■ **TASK BRIEF**: Output only the lines running from the line bearing "19, 24), FERRITE);" through the line bearing "if empty is", character for character.

■ **SOURCE DATA**:
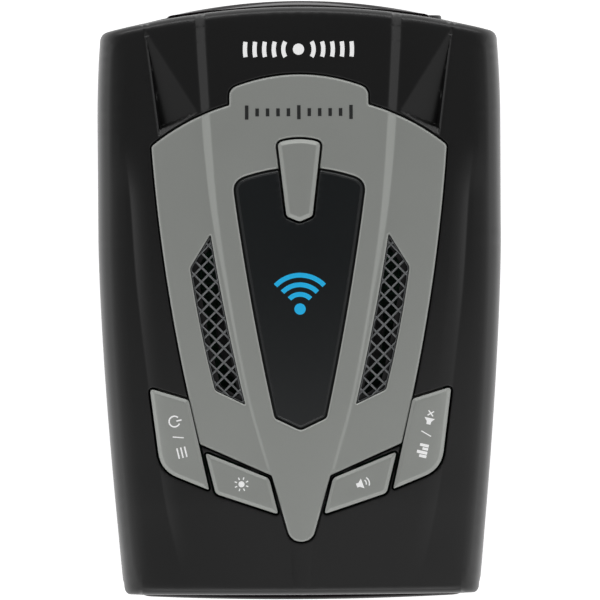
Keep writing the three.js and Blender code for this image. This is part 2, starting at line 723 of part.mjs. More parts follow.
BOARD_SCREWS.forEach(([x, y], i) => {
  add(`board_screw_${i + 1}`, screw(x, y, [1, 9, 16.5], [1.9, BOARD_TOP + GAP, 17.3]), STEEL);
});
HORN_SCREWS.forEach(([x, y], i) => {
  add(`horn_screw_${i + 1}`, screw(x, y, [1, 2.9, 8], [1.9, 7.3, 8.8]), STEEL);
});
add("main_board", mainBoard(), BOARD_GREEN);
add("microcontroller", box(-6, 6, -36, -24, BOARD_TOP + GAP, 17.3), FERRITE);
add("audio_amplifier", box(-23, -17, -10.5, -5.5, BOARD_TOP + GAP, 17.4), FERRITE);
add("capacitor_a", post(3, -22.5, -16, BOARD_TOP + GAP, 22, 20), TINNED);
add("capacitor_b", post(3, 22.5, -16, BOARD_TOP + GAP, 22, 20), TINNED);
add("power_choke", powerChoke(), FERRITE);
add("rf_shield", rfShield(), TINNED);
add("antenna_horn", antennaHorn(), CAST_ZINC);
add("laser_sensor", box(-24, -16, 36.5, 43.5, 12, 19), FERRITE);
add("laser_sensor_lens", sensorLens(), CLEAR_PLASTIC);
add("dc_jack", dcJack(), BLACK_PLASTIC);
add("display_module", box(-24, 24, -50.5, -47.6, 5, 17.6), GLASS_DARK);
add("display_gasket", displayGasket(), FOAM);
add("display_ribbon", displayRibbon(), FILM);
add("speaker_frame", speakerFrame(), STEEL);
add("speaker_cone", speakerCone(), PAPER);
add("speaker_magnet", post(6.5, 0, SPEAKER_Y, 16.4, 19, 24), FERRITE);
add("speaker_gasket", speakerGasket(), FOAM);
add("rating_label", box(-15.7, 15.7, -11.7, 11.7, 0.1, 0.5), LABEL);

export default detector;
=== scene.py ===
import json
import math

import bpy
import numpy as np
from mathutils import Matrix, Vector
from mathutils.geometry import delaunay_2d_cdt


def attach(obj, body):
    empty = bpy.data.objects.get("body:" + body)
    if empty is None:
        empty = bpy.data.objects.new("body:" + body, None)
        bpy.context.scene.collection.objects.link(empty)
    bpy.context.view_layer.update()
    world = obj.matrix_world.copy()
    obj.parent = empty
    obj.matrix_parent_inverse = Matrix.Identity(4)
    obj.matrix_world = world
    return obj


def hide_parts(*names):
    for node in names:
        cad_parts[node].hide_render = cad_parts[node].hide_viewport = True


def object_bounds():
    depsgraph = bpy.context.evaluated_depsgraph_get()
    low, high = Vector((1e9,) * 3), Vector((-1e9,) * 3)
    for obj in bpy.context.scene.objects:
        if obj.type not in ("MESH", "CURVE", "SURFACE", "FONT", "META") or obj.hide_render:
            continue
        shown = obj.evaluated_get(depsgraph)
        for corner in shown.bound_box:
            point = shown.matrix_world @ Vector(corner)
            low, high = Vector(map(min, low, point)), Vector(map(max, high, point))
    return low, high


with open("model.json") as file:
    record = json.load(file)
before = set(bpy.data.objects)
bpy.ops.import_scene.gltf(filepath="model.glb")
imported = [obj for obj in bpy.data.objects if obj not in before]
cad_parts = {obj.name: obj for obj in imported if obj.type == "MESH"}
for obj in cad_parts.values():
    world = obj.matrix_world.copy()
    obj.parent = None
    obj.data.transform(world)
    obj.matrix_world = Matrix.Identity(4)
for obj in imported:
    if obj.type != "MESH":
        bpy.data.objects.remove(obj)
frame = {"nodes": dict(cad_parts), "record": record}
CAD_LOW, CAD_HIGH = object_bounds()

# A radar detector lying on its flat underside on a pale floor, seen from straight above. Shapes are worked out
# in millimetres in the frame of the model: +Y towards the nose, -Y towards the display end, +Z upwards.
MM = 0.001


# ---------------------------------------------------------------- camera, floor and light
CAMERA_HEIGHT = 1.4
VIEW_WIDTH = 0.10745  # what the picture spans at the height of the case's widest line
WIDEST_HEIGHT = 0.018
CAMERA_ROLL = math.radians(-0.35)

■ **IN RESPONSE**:
add("speaker_magnet", post(6.5, 0, SPEAKER_Y, 16.4, 19, 24), FERRITE);
add("speaker_gasket", speakerGasket(), FOAM);
add("rating_label", box(-15.7, 15.7, -11.7, 11.7, 0.1, 0.5), LABEL);

export default detector;
=== scene.py ===
import json
import math

import bpy
import numpy as np
from mathutils import Matrix, Vector
from mathutils.geometry import delaunay_2d_cdt


def attach(obj, body):
    empty = bpy.data.objects.get("body:" + body)
    if empty is None:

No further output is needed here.